In all sports, coaches are asked if outside distractions affect their team, and 99% of the time, coaches will say that they block them out and continue to power through and focus on the task at hand. I never thought this was realistic, nor did I think it was truthful, but since I was not in the locker room, I was in no position to refute this statement. So today, when Coach Flip Saunders was asked if this week’s events were a distraction to the team, his honesty was quite refreshing. “There’s no question, it’s a distraction, from the standpoint of having to talk to people [investigators], media, and trying to talk to them wherever, that’s a distraction,” a candid Saunders said before the game. “I think what it is, it’s almost a surreal situation…a foggy type situation. But we’re doing the best we can.” Saunders also mentioned that after the confrontation on the plane between Crittenton and Arenas, he banned gambling on the team plane.
[Craig Stouffer – Washington Examiner: Wizards 104, Magic 97: Bet you didn’t think that was going to happen]

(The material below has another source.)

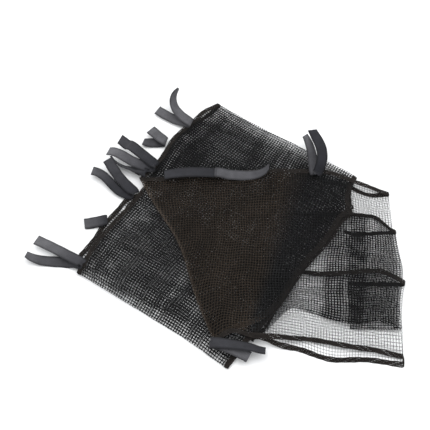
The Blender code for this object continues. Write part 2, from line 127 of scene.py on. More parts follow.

Brendan Haywood’s After all, Howard did finish with 23 points and 11 rebounds. What was more remarkable than how effective Haywood was, was simply that he did it all by himself — and the Wizards stuck to the game plan and let him do it. That allowed them to focus on contesting three-pointers, and the Magic struggled from beyond the arc, hitting just 7 of 27 attempts. Wait a second, did I just describe the Wizards contesting shots and following a game plan? Must be the toxins released while my basement was floor had to be ripped up tonight following a sewer rehab project gone horribly wrong on my street. But I digress…
The Magic are surely scratching their heads after this loss. They looked to be a stop or two away from securing victory when they held the aforementioned 81-71 lead, but Washington countered with two three-pointers to make a four-point game of it, and the Magic melted down from there. A Mickael Pietrus layup extended their lead to 6, but Brandon Bass was whistled for an iffy shooting foul on Jamison on the Wizards’ ensuing possession. Bass earned a technical as he stormed off the floor, with Butler sinking the technical foul shot and Jamison converting his chances for yet another three-point possession. Fittingly enough, given Orlando’s struggles in this area of late, Washington took the lead for good when Haywood followed Caron Butler’s missed jumper, making the score 86-85. A clearly rattled Orlando team went the next 4:45 without a field goal as the Wizards extended their lead to 96-89, putting the game realistically out of reach–the way Orlando was shooting, it could not hope to surmount a three-possession deficit with 2:46 to play.
[Zach McCann – Orlando Magic Daily: Fortunately for the Orlando Magic, they can make it all better tonight]
Against the Wizards, it appeared the Magic were in their own heads. Up by double digits early in the fourth quarter, a couple of 3s or consecutive stops likely would’ve wrapped up the victory for Orlando – especially against a team in seemingly disarray such as the Wizards (though the Wizards and their fans were rocking in the fourth quarter; can’t dispute that).
As Washington started to creep back into the game, you could see Orlando begin to melt down. They stopped running their offense the way it’s supposed to be run; inside, then out. Guys started chucking up shots, players barked at officials (both Rashard Lewis and Brandon Bass were hit with technicals), and the Magic simply couldn’t get a stop or sink a field goal in the game’s waning minutes. It was a forgettable performance, to say the least. And it was the fourth forgettable performance in a row.